Suske en Wiske willen Lambik gaan waarschuwen maar als ze terug opduiken staat Verdello hun op te wachten. Zij blijkt de leider te zijn van de duikers en laat de bengels opsluiten in de werfkeet. Als ze terug naar de andere werf gaat blijkt het standbeeld af te zijn. Lambik is dolgelukkig en als hij vraagt waar Suske en Wiske zijn vertelt Verdello dat ze terug naar huis zijn. Wat later belt Lambik naar huis maar Sidonia weet hem te vertellen dat de kinderen nog steeds bij hem zijn. Lambik weet nu dat er iets niet klopt en gaat terug naar de werf. Verdello beseft dat ze ontmaskerd is en slaat hem neer. Gebonden wordt hij samen met Suske en Wiske gevangen gezet. Nu kunnen ze ongestoord verder duiken maar dan stoten ze op Atlanta die hen dwingt om de gezonken stad te verlaten.

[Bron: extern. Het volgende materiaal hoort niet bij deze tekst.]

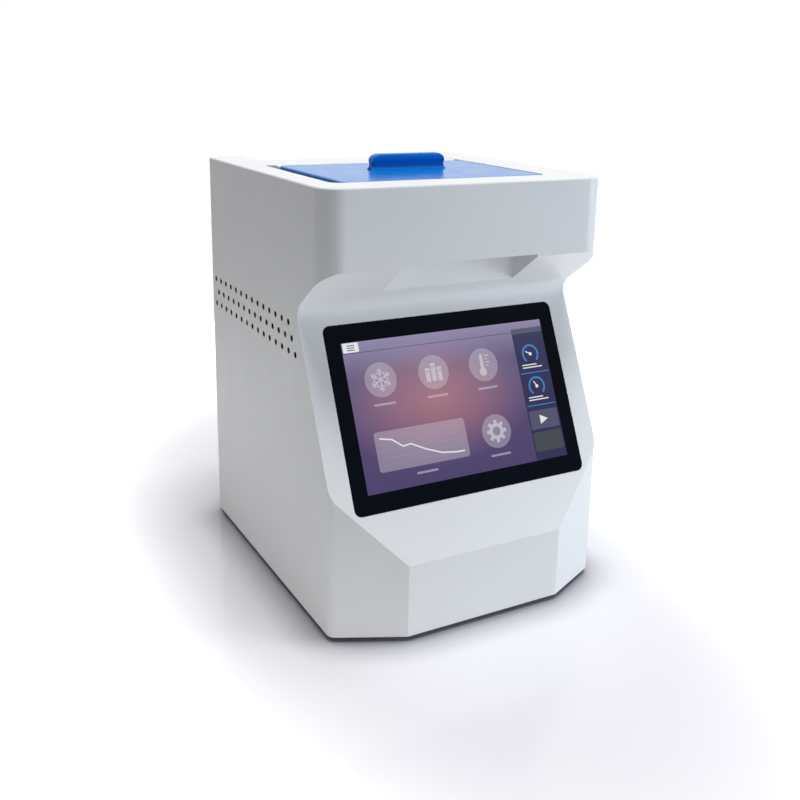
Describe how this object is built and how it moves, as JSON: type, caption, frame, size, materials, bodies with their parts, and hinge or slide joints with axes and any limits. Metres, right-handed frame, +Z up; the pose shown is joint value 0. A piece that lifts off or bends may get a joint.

Verdella slaat haar waarschuwingen in de wind en duikt verder waardoor Atlanta de vulkaan in een geweldige fontein van vuur en lava doet losbarsten. Enorme stromen van lava storten zich in het water en doen het water kolken met vloedgolven tot gevolg. De houten werfkeet waarin Lambik, Suske en Wiske nog steeds gevangen zitten wordt speelbal van de golven maar blijft gelukkig drijven.
Als de nood het hoogst is, is Jerom nabij. Toen Sidonia hem vertelde dat de kinderen verdwenen waren kwam Jerom poolshoogte nemen. Hij brengt iedereen op het droge maar dan zien ze dat Verdello en haar bende hun heil gezocht hebben boven op het standbeeld van Lambik omdat ze dachten daar veilig te zijn voor de vulkaan. Ze worden door onze vrienden gered en aan de politie overgeleverd maar Lambik moet helaas toekijken hoe zijn standbeeld door de vulkaan wordt vernietigd. Wat later als Lambik zijn verdriet wat minder is geworden komt Sidonia hun ophalen met de Gyronef om terug naar huis te gaan.